Clearly the criminal justice generally, and the mandatory sentencing regime in particular, disproportionably impact upon indigenous people in the Northern Territory and Western Australia. In part this is because the invaders have via their imposed system of “justice” removed indigenous people’s land, children and anything else for which the invaders had a use. When indigenous people fail to obey the imposed law they are criminalised. Indigenous people in this country are 15-18 times more likely to be in jail than no-indigenous people.
If the white “justice” system were providing equal “justice” to indigenous and non-indigenous Australians then the indigenous population would be no more likely to be imprisoned than other Australians. Clearly this is not the case.

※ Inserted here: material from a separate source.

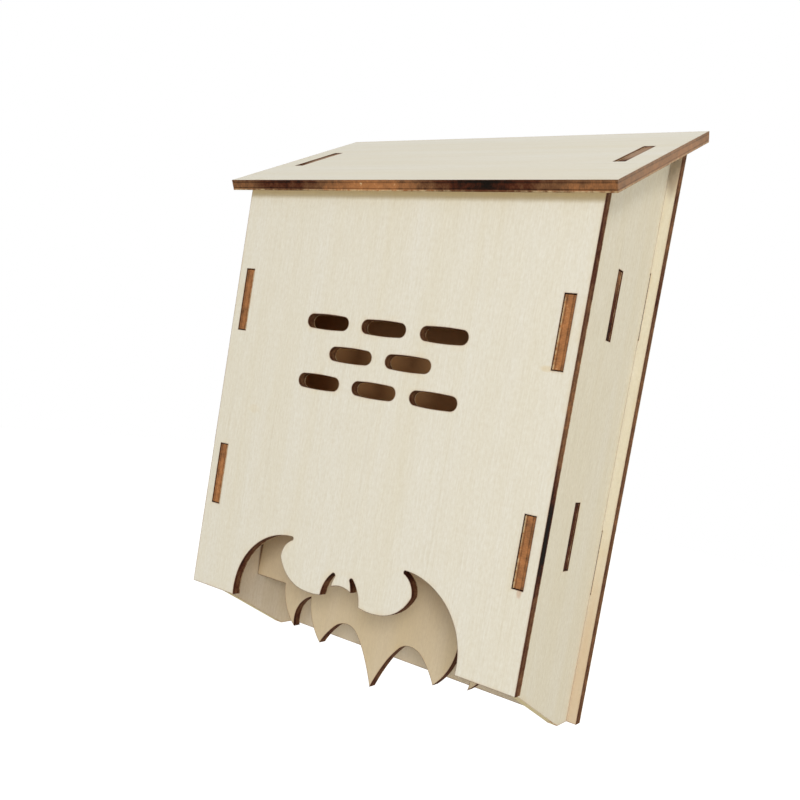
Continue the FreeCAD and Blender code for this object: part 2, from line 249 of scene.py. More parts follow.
class BATBOX_PG_plywood(bpy.types.PropertyGroup):
    """Sizes and colours of the plywood, and how strongly its marks show."""

    veneer: length_property("Veneer", 1.2, "Thickness of each face veneer")
    arris: length_property("Arris", 0.12, "How far the cut edges are eased")
    glue_groove: length_property("Glue groove", 0.12, "Depth of the line that a glue layer leaves")
    cream: colour_property("Cream", "#ECE8DB", "Main colour of the sanded veneer")
    sap: colour_property("Sap", "#DDCEA2", "Yellower bands of the veneer")
    growth: colour_property("Growth", "#CCBFA0", "Thin growth lines of the veneer")
    scorch: colour_property("Scorch", "#C9A57C", "Heat stain beside a cut")
    # Also the colour of the painted shade below the roof
    smoke_and_eave_shade: colour_property("Smoke", "#D9BC7E", "Yellow haze that smoke leaves near a cut")
    inside_shade: colour_property("Film", "#C58C52", "Brown film that fumes leave inside the box")
    # Colour of the painted warm shade inside the box
    tan: colour_property("Tan", "#B97C4C", "Cut edge where the beam passed fast")
    brown: colour_property("Brown", "#735035", "Cut edge as it is mostly")
    umber: colour_property("Umber", "#4E2616", "Cut edge in curves and small holes")
    soot: colour_property("Soot", "#17110C", "Cut edge where the beam dwelt")
    # Also a painted sheen on the roof's side edges
    ash_and_sheen: colour_property("Ash", "#B69C84", "Pale dust that the burnt wood leaves on a cut edge")
    bands_show: share_property("Bands", 0.25, "How far the bands shift the veneer's tone")
    growth_show: share_property("Growth lines", 0.2, "How strongly the growth lines show")
    fibres_show: share_property("Fibres", 0.28, "How strongly fibres and mottling show")
    pores_show: share_property("Pores", 0.2, "How strongly the pores show")
    haze_show: share_property("Smoke haze", 0.2, "How strongly the haze near a cut shows")
    # Smoke below the roof, together with the painted shade of the eaves
    eaves_smoke_and_shade_show: share_property("Smoke below the roof", 0.62, "How strongly it shows")
    # Painted shade inside the box
    inside_shade_show: share_property("Film inside", 0.9, "How strongly it shows")
    heat_show: share_property("Heat stain", 0.35, "How strongly it shows beside a cut")
    singe_show: share_property("Singe", 0.5, "How burnt the rim of a face is")
    rim_show: share_property("Pale rim", 0.6, "How pale the rear rim of a quick cut stays")
    arris_show: share_property("Burnt arris", 0.8, "How burnt the arris of a cut edge is")


class BATBOX_PG_studio(bpy.types.PropertyGroup):
    """Camera, lamps and floor."""

    camera_place: FloatVectorProperty(
        name="Camera place", subtype="TRANSLATION", unit="LENGTH", size=3,
        default=(0.24287, -0.41536, -0.10832), description="Where the camera stands")
    camera_heading: angle_property("Heading", 34.23, "Turn of the camera to the left of the wall's normal")
    camera_pitch: angle_property("Pitch", -4.52, "How far the camera looks up")
    camera_roll: angle_property("Roll", 9.52, "Turn of the camera about its own line of sight")
    lens: FloatProperty(
        name="Lens", unit="CAMERA", default=40.027, min=1,
        description="Focal length in millimetres on a 36 mm sensor")
    shift_x: FloatProperty(
        name="Shift X", default=0.01316, description="Sideways shift of the frame, as a share of its width")
    shift_y: FloatProperty(
        name="Shift Y", default=0.08381, description="Upward shift of the frame, as a share of its width")
    sky: FloatProperty(
        name="Sky", default=0.6, min=0, description="Level of the even light from all round")
    key: power_property("Key", 15.6, "Power of the soft box at the front right")
    side: power_property("Side", 1.8, "Power of the soft box at the right")
    top: power_property("Top", 0.6, "Power of the soft box overhead")
    floor_drop: length_property("Floor drop", 350, "From the foot of the box down to the floor")
    paper: colour_property("Paper", "#E8E6E2", "Colour of the floor")
    glow: share_property("Glow", 0.68, "How much the floor glows to the camera")


def add_node(tree, kind, inputs=None, **settings):
    """Add a node, set its own settings, and set or link its inputs."""
    node = tree.nodes.new(kind)
    for name, value in settings.items():
        setattr(node, name, value)
    for key, value in (inputs or {}).items():
        if isinstance(value, bpy.types.NodeSocket):
            tree.links.new(value, node.inputs[key])
        else:
            node.inputs[key].default_value = value
    return node


def streaks(tree, sheet, width, length, low, high, detail=2.0, turn=0.0):
    """Noise drawn out along the grain, from 0 to 1: width and length of a streak in millimetres."""
    placed = add_node(tree, "ShaderNodeMapping", {
        "Vector": sheet, "Rotation": (0, 0, math.radians(turn)),
        "Scale": (1 / width, 1 / length, 1 / width)})
    noise = add_node(tree, "ShaderNodeTexNoise", {
        "Vector": placed.outputs[0], "Scale": 1.0, "Detail": detail, "Roughness": 0.6})
    spread = add_node(tree, "ShaderNodeMapRange", {
        "Value": noise.outputs[0], "From Min": low, "From Max": high}, clamp=True)
    return spread.outputs[0]


def fading(tree, distance, near, far):
    """From 1 at a near distance smoothly down to 0 at a far one, in millimetres."""
    fall = add_node(tree, "ShaderNodeMapRange", {
        "Value": distance, "From Min": near, "From Max": far, "To Min": 1.0, "To Max": 0.0},
        clamp=True, interpolation_type="SMOOTHSTEP")
    return fall.outputs[0]


def stained(tree, colour, pattern, strength, stain):
    """A colour with a stain or painted shade laid over it where a pattern from 0 to 1 shows, at most at a
    strength.
    """
    amount = add_node(tree, "ShaderNodeMath", {0: pattern, 1: strength},
                      operation="MULTIPLY", use_clamp=True).outputs[0]
    laid = add_node(tree, "ShaderNodeMix", {0: amount, 6: colour, 7: stain}, data_type="RGBA")
    return laid.outputs[2]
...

The failure of the Northern Territory and Western Australian Governments to design a criminal justice system which remotely approaches one in which being an indigenous or a non indigenous person would not affect how one is treated means these governments can’t any longer be left entirely alone to design their own system of imprisonment. If we are to have any claim to being a fair society, then it is imperative that we force these recalcitrant vestiges of a bygone era to join the rest of the nation in honouring the commitment we as a nation have made. As a nation we must insist that these governments incorporate those specific and limited international human rights which are embedded in the treaties covenants and conventions which Australia has signed and ratified.
The Premier of Western Australia and the Chief Minister of the Northern Territory will no doubt claim that if the Federal Parliament overrides these discriminatory State and Territory laws that this is an interference with “state’s rights”. This claim to states’ special rights is a nonsense. Before a federation like Australia signs and ratifies an international agreement each state and territory has to acquiesce. So if the Commonwealth Government does intervene to overturn mandatory sentencing it is only acting to force the state or territory to live up to a commitment to which it has already agreed.